NASA: Milky Way core winds blew at 3 million kmh post ‘titanic eruption’
NASA’ Hubble Space Telescope discovered that heart of our Milky Way galaxy saw a ‘titanic eruption’ and post that event winds and gases were spewed outwards at speeds of 3 million kmh some 2 million years ago.
Astronomers have discovered billowing clouds of gas towering about 30,000 light-years above and below the plane of our galaxy – a result of the ‘titanic eruption’. These massive structures containing gas and dust were first discovered five years ago as a gamma-ray glow on the sky in the direction of the galactic center.
NASA has been observing these structures in X-rays and radio waves and through the information gathered, astronomers are looking to calculate the mass of the material being blown out to determine the cause of the eruption.

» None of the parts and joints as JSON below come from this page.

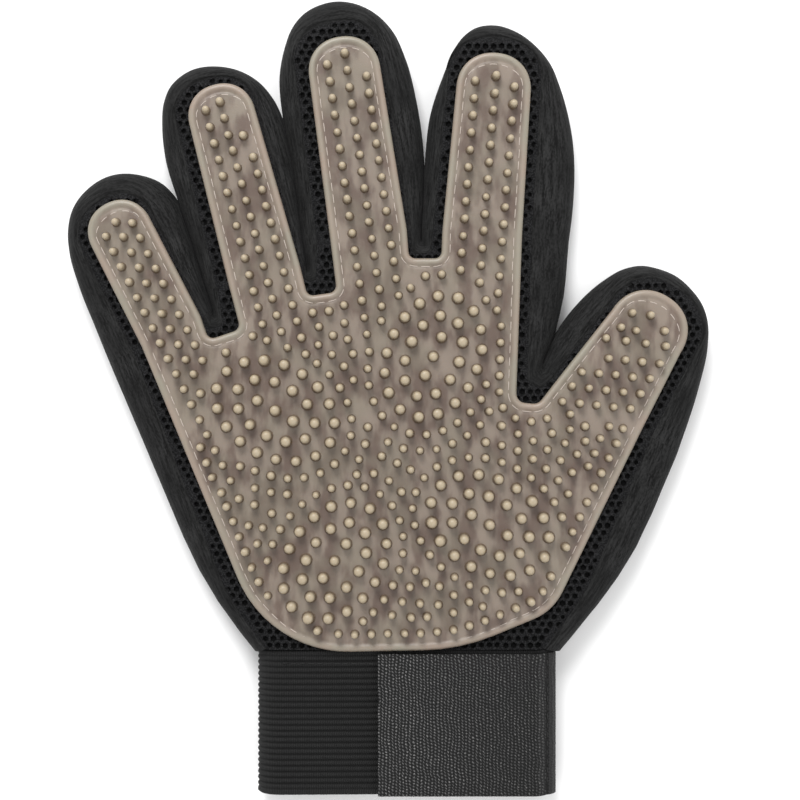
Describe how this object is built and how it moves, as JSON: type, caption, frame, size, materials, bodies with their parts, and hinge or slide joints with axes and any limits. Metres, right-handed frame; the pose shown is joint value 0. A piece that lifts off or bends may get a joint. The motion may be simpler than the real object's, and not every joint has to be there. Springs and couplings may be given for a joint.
{
  "type": "grooming glove",
  "caption": "Right-hand pet grooming glove with a nubbed silicone palm pad, mesh and knit fabric body, ribbed elastic cuff and hook-and-loop wrist strap.",
  "frame": {"origin": "middle of the glove's outline, on the surface that the back of the glove lies on", "axes": "+Y from the cuff towards the fingertips, +X towards the thumb, +Z out of the nubbed palm"},
  "size_m": [0.1932, 0.239, 0.0207],
  "materials": {
    "silicone": "translucent beige silicone with moulded nubs",
    "air_mesh": "black open air-mesh fabric",
    "gusset_knit": "charcoal fine-ribbed stretch knit",
    "elastic": "black ribbed elastic webbing",
    "strap_knit": "dark grey brushed strap fabric",
    "hook_and_loop": "black hook-and-loop tape",
    "thread": "pale sewing thread"
  },
  "bodies": {
    "palm": {"palm_mesh": "air_mesh", "palm_back": "air_mesh", "palm_pad": "silicone", "palm_little_gusset": "gusset_knit", "web_little_ring": "gusset_knit", "web_ring_middle": "gusset_knit", "web_middle_index": "gusset_knit", "web_index_thumb": "gusset_knit", "palm_thumb_gusset": "gusset_knit", "pad_thread_little_ring": "thread", "pad_thread_ring_middle": "thread", "pad_thread_middle_index": "thread", "pad_thread_index_thumb": "thread", "pad_thread_heel": "thread", "wrist_band": "elastic", "band_seam_thread": "thread", "loop_patch": "hook_and_loop", "strap_anchor": "strap_knit", "strap_anchor_thread": "thread"},
    "little_finger": {"little_left_gusset": "gusset_knit", "little_right_gusset": "gusset_knit", "little_mesh": "air_mesh", "little_back": "air_mesh", "little_pad": "silicone", "little_pad_thread": "thread"},
    "ring_finger": {"ring_left_gusset": "gusset_knit", "ring_right_gusset": "gusset_knit", "ring_mesh": "air_mesh", "ring_back": "air_mesh", "ring_pad": "silicone", "ring_pad_thread": "thread"},
    "middle_finger": {"middle_left_gusset": "gusset_knit", "middle_right_gusset": "gusset_knit", "middle_mesh": "air_mesh", "middle_back": "air_mesh", "middle_pad": "silicone", "middle_pad_thread": "thread"},
    "index_finger": {"index_left_gusset": "gusset_knit", "index_right_gusset": "gusset_knit", "index_mesh": "air_mesh", "index_back": "air_mesh", "index_pad": "silicone", "index_pad_thread": "thread"},
    "thumb": {"thumb_left_gusset": "gusset_knit", "thumb_right_gusset": "gusset_knit", "thumb_mesh": "air_mesh", "thumb_back": "air_mesh", "thumb_pad": "silicone", "thumb_pad_thread": "thread"},
    "strap": {"strap": "strap_knit", "hook_tape": "hook_and_loop"}
  },
  "joints": [
    {"name": "little_flex", "type": "hinge", "parent": "palm", "child": "little_finger", "pos_m": [-0.06504, 0.02024, 0.0207], "axis": [0.891, 0.454, 0], "range_deg": [0, 70]},
    {"name": "ring_flex", "type": "hinge", "parent": "palm", "child": "ring_finger", "pos_m": [-0.03704, 0.03724, 0.0207], "axis": [0.9664, 0.2571, 0], "range_deg": [0, 70]},
    {"name": "middle_flex", "type": "hinge", "parent": "palm", "child": "middle_finger", "pos_m": [-0.00564, 0.04884, 0.0207], "axis": [0.9895, 0.1444, 0], "range_deg": [0, 70]},
    {"name": "index_flex", "type": "hinge", "parent": "palm", "child": "index_finger", "pos_m": [0.02846, 0.04954, 0.0207], "axis": [0.9969, -0.0785, 0], "range_deg": [0, 70]},
    {"name": "thumb_flex", "type": "hinge", "parent": "palm", "child": "thumb", "pos_m": [0.06396, -0.00156, 0.0207], "axis": [0.8434, -0.5373, 0], "range_deg": [0, 60]},
    {"name": "strap_open", "type": "hinge", "parent": "palm", "child": "strap", "pos_m": [0.04476, -0.09806, 0.0181], "axis": [0, 1, 0], "range_deg": [0, 150]}
  ]
}
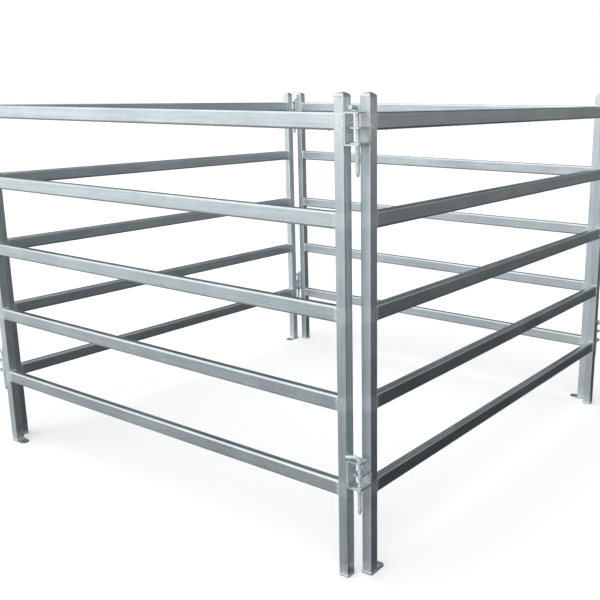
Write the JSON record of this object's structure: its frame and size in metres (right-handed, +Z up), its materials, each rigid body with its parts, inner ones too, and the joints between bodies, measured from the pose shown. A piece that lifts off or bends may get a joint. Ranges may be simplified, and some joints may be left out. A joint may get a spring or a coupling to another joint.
{
  "type": "livestock panel gate pen",
  "caption": "Square stock pen of pinned five-rail steel panels, hinged at the corners by bent drop pins through U-shaped lugs.",
  "frame": {"origin": "centre of the pen on the ground, under the posts", "axes": "+Z up, +X along the front right panel away from the front corner, +Y along the front left panel away from the front corner"},
  "size_m": [2.275, 2.275, 1.68],
  "materials": {
    "post": "hot-dip galvanised, dull satin with spangle",
    "rail": "hot-dip galvanised, dull satin with spangle",
    "lug": "hot-dip galvanised after bending, bright",
    "plate": "hot-dip galvanised, dull",
    "cap": "galvanised pressing, dull satin",
    "pin": "zinc plated round bar, bright"
  },
  "bodies": {
    "front_right": {"front_right_foot_post": "post", "front_right_pin_post": "post", "front_right_rail_1": "rail", "front_right_rail_2": "rail", "front_right_rail_3": "rail", "front_right_rail_4": "rail", "front_right_rail_5": "rail", "front_right_long_lugs": "lug", "front_right_short_lugs": "lug", "front_right_foot_plate": "plate", "front_right_base_plate": "plate", "front_right_caps": "cap"},
    "back_right": {"back_right_foot_post": "post", "back_right_pin_post": "post", "back_right_rail_1": "rail", "back_right_rail_2": "rail", "back_right_rail_3": "rail", "back_right_rail_4": "rail", "back_right_rail_5": "rail", "back_right_long_lugs": "lug", "back_right_short_lugs": "lug", "back_right_foot_plate": "plate", "back_right_base_plate": "plate", "back_right_caps": "cap"},
    "back_left": {"back_left_foot_post": "post", "back_left_pin_post": "post", "back_left_rail_1": "rail", "back_left_rail_2": "rail", "back_left_rail_3": "rail", "back_left_rail_4": "rail", "back_left_rail_5": "rail", "back_left_long_lugs": "lug", "back_left_short_lugs": "lug", "back_left_foot_plate": "plate", "back_left_base_plate": "plate", "back_left_caps": "cap"},
    "front_left": {"front_left_foot_post": "post", "front_left_pin_post": "post", "front_left_rail_1": "rail", "front_left_rail_2": "rail", "front_left_rail_3": "rail", "front_left_rail_4": "rail", "front_left_rail_5": "rail", "front_left_long_lugs": "lug", "front_left_short_lugs": "lug", "front_left_foot_plate": "plate", "front_left_base_plate": "plate", "front_left_caps": "cap"},
    "front_lower_pin": {"front_lower_pin": "pin"},
    "front_upper_pin": {"front_upper_pin": "pin"},
    "right_lower_pin": {"right_lower_pin": "pin"},
    "right_upper_pin": {"right_upper_pin": "pin"},
    "back_lower_pin": {"back_lower_pin": "pin"},
    "back_upper_pin": {"back_upper_pin": "pin"},
    "left_lower_pin": {"left_lower_pin": "pin"},
    "left_upper_pin": {"left_upper_pin": "pin"}
  },
  "joints": [
    {"name": "front_corner", "type": "hinge", "parent": "front_right", "child": "front_left", "pos_m": [-1.089, -1.089, 0], "axis": [0, 0, 1], "range_deg": [-25, 25]},
    {"name": "right_corner", "type": "hinge", "parent": "front_right", "child": "back_right", "pos_m": [1.089, -1.089, 0], "axis": [0, 0, 1], "range_deg": [-25, 25]},
    {"name": "back_corner", "type": "hinge", "parent": "back_right", "child": "back_left", "pos_m": [1.089, 1.089, 0], "axis": [0, 0, 1], "range_deg": [-25, 25]},
    {"name": "front_lower_pin_lift", "type": "slide", "parent": "front_left", "child": "front_lower_pin", "axis": [0, 0, 1], "range_m": [0, 0.24]},
    {"name": "front_upper_pin_lift", "type": "slide", "parent": "front_left", "child": "front_upper_pin", "axis": [0, 0, 1], "range_m": [0, 0.24]},
    {"name": "right_lower_pin_lift", "type": "slide", "parent": "front_right", "child": "right_lower_pin", "axis": [0, 0, 1], "range_m": [0, 0.24]},
    {"name": "right_upper_pin_lift", "type": "slide", "parent": "front_right", "child": "right_upper_pin", "axis": [0, 0, 1], "range_m": [0, 0.24]},
    {"name": "back_lower_pin_lift", "type": "slide", "parent": "back_right", "child": "back_lower_pin", "axis": [0, 0, 1], "range_m": [0, 0.24]},
    {"name": "back_upper_pin_lift", "type": "slide", "parent": "back_right", "child": "back_upper_pin", "axis": [0, 0, 1], "range_m": [0, 0.24]},
    {"name": "left_lower_pin_lift", "type": "slide", "parent": "back_left", "child": "left_lower_pin", "axis": [0, 0, 1], "range_m": [0, 0.24]},
    {"name": "left_upper_pin_lift", "type": "slide", "parent": "back_left", "child": "left_upper_pin", "axis": [0, 0, 1], "range_m": [0, 0.24]}
  ],
  "couplings": [
    {"joint": "right_corner", "follows": "front_corner", "ratio": 1},
    {"joint": "back_corner", "follows": "front_corner", "ratio": -1}
  ]
}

According to current assumptions, there are two possible reasons behind the origin of these two lobes: first is the firestorm of star birth at center of our galaxy and other is eruption of its supermassive black hole.
This is not the first time astronomers have discovered eruption at the centre of galaxies, but this is certainly the first that scientists are getting unique views of such explosion in our own galaxy.
Andrew Fox of the Space Telescope Science Institute in Baltimore, Maryland, lead researcher of the study, said that when one looks at the centers of other galaxies, the outflows appear much smaller because the galaxies are farther away, but the outflowing clouds they are seeing are only 25,000 light-years away in our galaxy.